Given data -
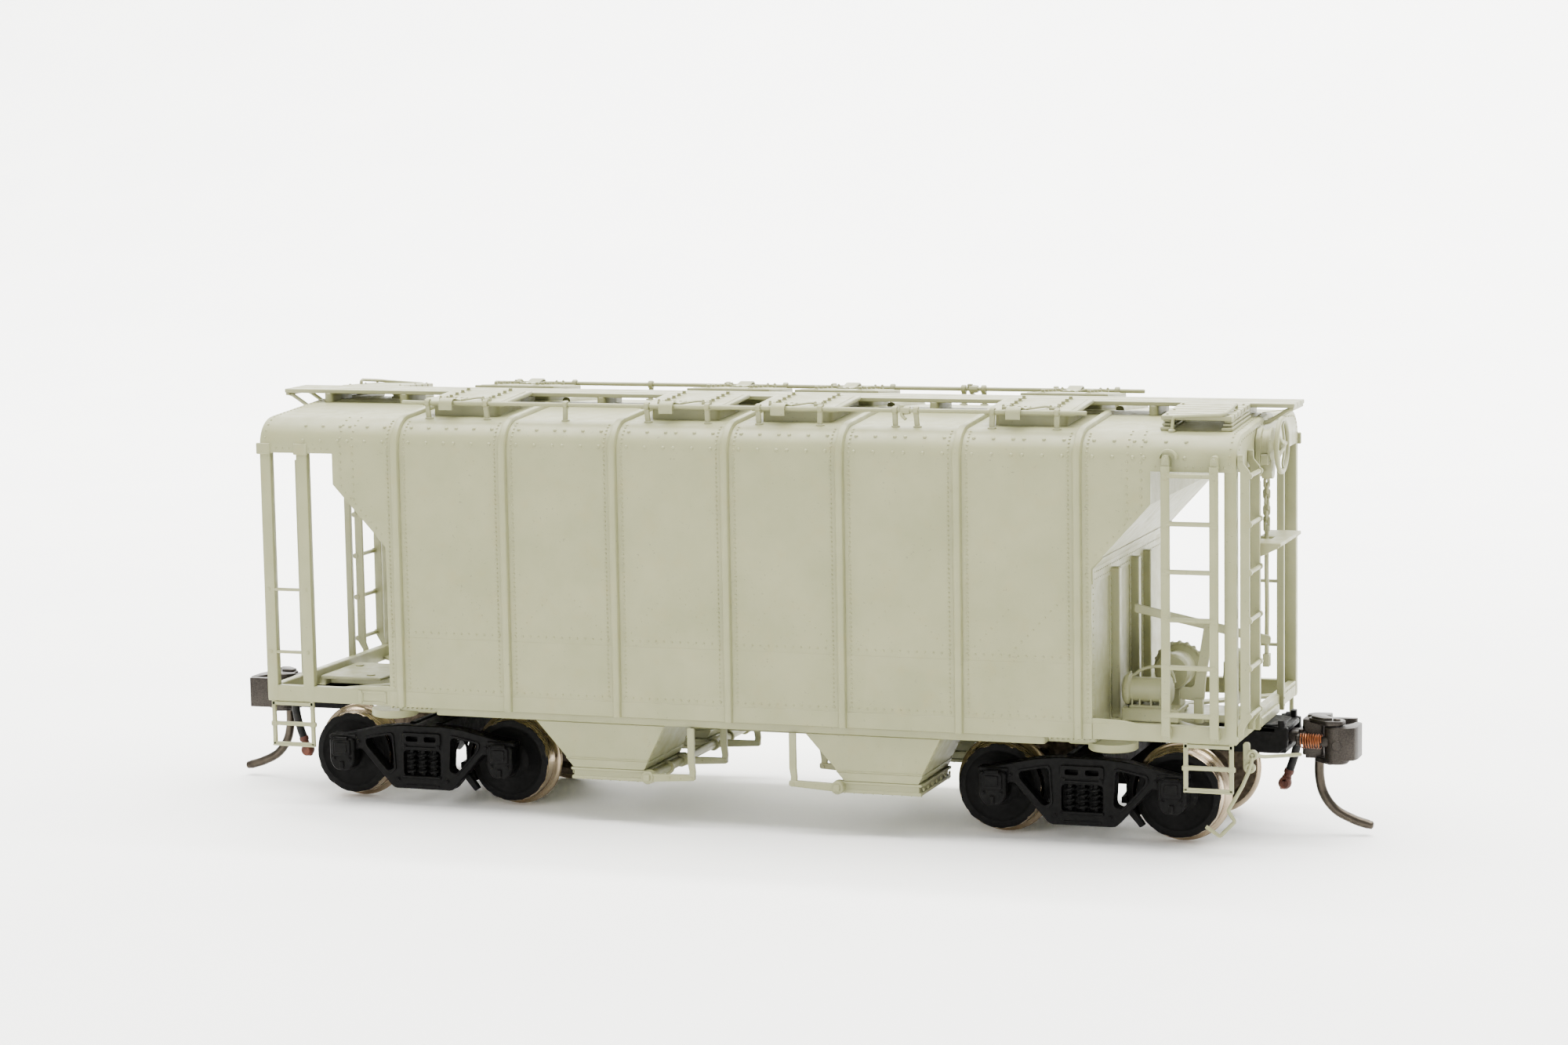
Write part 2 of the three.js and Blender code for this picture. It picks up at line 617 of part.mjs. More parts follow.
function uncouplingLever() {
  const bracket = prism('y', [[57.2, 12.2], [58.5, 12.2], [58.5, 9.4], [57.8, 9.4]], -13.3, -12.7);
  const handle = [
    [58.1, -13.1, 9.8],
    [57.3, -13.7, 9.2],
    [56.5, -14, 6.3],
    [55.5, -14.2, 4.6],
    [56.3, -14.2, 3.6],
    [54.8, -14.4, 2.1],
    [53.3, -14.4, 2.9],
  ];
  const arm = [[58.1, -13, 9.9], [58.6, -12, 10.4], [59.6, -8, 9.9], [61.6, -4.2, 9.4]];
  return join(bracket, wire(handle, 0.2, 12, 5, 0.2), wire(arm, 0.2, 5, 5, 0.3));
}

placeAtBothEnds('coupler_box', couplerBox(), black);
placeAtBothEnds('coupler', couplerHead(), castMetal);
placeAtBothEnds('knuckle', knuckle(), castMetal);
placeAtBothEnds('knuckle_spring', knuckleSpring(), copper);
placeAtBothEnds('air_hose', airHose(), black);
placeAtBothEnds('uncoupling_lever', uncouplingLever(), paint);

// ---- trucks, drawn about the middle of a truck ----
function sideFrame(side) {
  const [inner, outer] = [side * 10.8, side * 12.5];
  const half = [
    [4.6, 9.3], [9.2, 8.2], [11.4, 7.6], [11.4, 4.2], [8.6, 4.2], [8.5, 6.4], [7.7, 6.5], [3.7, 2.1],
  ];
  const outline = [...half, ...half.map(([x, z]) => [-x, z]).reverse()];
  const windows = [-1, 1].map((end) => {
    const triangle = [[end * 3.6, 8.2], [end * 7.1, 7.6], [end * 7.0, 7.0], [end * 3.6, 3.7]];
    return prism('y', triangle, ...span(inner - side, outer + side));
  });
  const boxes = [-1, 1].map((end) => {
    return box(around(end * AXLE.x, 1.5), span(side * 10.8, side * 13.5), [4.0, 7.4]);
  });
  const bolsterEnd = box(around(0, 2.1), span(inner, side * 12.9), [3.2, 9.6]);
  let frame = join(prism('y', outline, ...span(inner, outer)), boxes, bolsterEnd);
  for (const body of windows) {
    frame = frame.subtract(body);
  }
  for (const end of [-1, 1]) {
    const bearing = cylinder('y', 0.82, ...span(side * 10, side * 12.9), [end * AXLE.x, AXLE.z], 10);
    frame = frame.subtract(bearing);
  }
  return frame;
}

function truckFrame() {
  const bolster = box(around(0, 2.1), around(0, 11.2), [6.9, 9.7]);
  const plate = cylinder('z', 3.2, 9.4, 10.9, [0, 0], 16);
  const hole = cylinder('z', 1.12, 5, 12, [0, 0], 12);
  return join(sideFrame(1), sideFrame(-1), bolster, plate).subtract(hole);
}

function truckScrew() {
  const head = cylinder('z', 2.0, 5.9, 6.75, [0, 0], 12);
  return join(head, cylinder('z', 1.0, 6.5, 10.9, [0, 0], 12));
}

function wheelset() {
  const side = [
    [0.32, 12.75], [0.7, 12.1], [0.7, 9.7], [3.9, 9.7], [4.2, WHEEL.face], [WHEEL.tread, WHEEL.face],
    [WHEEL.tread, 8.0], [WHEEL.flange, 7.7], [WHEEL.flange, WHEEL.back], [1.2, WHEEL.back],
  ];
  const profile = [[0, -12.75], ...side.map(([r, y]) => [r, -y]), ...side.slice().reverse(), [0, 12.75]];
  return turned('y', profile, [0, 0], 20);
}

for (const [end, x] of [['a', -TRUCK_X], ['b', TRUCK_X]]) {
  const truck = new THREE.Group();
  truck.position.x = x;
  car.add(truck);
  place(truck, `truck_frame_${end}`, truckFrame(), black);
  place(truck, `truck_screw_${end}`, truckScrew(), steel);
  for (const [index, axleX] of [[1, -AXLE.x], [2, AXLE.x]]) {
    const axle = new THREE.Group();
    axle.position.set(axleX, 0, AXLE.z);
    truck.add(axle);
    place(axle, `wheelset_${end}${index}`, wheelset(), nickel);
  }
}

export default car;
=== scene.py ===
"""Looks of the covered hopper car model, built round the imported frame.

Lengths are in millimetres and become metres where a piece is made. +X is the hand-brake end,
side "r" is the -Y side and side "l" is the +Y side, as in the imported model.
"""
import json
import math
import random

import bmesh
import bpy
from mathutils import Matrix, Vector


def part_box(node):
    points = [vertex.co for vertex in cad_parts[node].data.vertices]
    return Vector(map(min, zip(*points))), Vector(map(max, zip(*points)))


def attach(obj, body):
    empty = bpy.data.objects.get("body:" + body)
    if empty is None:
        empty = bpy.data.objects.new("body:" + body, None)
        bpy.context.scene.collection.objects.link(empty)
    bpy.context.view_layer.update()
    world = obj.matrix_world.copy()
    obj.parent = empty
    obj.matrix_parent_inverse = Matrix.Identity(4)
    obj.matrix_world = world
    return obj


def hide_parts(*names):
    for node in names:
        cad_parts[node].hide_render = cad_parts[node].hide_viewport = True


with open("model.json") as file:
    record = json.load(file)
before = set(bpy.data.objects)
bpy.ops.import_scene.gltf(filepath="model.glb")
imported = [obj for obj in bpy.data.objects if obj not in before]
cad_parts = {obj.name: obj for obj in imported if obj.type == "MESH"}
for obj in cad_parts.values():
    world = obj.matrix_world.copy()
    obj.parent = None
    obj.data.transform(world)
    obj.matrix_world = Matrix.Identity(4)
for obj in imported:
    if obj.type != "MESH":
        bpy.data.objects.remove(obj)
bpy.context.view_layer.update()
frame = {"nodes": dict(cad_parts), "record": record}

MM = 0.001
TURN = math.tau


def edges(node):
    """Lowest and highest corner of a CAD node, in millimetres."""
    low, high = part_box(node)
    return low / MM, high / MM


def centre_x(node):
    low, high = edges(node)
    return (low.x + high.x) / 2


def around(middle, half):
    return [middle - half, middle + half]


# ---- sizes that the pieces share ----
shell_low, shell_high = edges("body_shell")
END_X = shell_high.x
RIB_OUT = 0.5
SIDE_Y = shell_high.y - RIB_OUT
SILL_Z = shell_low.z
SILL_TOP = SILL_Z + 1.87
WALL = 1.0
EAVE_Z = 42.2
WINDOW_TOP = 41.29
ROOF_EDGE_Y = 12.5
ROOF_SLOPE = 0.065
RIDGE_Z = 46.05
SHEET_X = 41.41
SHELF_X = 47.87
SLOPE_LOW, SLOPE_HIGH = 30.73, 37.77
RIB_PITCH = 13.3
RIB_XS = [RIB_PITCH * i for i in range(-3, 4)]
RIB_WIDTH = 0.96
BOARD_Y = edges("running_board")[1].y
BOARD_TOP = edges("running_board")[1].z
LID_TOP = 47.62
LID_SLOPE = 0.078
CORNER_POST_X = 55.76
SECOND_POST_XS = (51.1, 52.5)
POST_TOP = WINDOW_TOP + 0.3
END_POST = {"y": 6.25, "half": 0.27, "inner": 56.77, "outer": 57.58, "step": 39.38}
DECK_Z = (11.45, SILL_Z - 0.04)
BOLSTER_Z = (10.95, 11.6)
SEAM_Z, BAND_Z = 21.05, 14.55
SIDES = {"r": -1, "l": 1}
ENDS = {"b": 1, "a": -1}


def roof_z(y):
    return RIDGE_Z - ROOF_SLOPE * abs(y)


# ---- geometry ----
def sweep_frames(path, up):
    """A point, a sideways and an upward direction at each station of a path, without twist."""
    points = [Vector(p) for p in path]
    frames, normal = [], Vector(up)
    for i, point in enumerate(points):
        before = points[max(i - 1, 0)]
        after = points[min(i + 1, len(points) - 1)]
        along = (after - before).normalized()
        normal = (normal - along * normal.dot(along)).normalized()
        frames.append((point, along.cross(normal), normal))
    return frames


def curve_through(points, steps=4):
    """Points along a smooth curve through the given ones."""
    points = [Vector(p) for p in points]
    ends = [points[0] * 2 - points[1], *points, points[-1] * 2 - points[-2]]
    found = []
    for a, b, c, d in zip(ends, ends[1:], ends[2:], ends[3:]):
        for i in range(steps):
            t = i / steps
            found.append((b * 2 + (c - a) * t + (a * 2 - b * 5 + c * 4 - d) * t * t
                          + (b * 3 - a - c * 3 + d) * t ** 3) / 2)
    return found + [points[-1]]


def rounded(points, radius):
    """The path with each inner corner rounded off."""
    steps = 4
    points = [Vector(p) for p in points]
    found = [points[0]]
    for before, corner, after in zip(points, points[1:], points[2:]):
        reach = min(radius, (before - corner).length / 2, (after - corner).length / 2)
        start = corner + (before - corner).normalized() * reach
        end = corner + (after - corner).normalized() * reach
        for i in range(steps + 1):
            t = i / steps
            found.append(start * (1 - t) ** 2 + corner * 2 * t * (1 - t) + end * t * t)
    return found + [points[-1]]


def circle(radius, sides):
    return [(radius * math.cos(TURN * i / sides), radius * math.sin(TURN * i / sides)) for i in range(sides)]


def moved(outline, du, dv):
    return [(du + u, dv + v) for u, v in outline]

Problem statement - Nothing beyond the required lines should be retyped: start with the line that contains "for (const [end, x]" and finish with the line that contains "zip(*points))), Vector(map(max, zip(*points)))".

Finished answer -
for (const [end, x] of [['a', -TRUCK_X], ['b', TRUCK_X]]) {
  const truck = new THREE.Group();
  truck.position.x = x;
  car.add(truck);
  place(truck, `truck_frame_${end}`, truckFrame(), black);
  place(truck, `truck_screw_${end}`, truckScrew(), steel);
  for (const [index, axleX] of [[1, -AXLE.x], [2, AXLE.x]]) {
    const axle = new THREE.Group();
    axle.position.set(axleX, 0, AXLE.z);
    truck.add(axle);
    place(axle, `wheelset_${end}${index}`, wheelset(), nickel);
  }
}

export default car;
=== scene.py ===
"""Looks of the covered hopper car model, built round the imported frame.

Lengths are in millimetres and become metres where a piece is made. +X is the hand-brake end,
side "r" is the -Y side and side "l" is the +Y side, as in the imported model.
"""
import json
import math
import random

import bmesh
import bpy
from mathutils import Matrix, Vector


def part_box(node):
    points = [vertex.co for vertex in cad_parts[node].data.vertices]
    return Vector(map(min, zip(*points))), Vector(map(max, zip(*points)))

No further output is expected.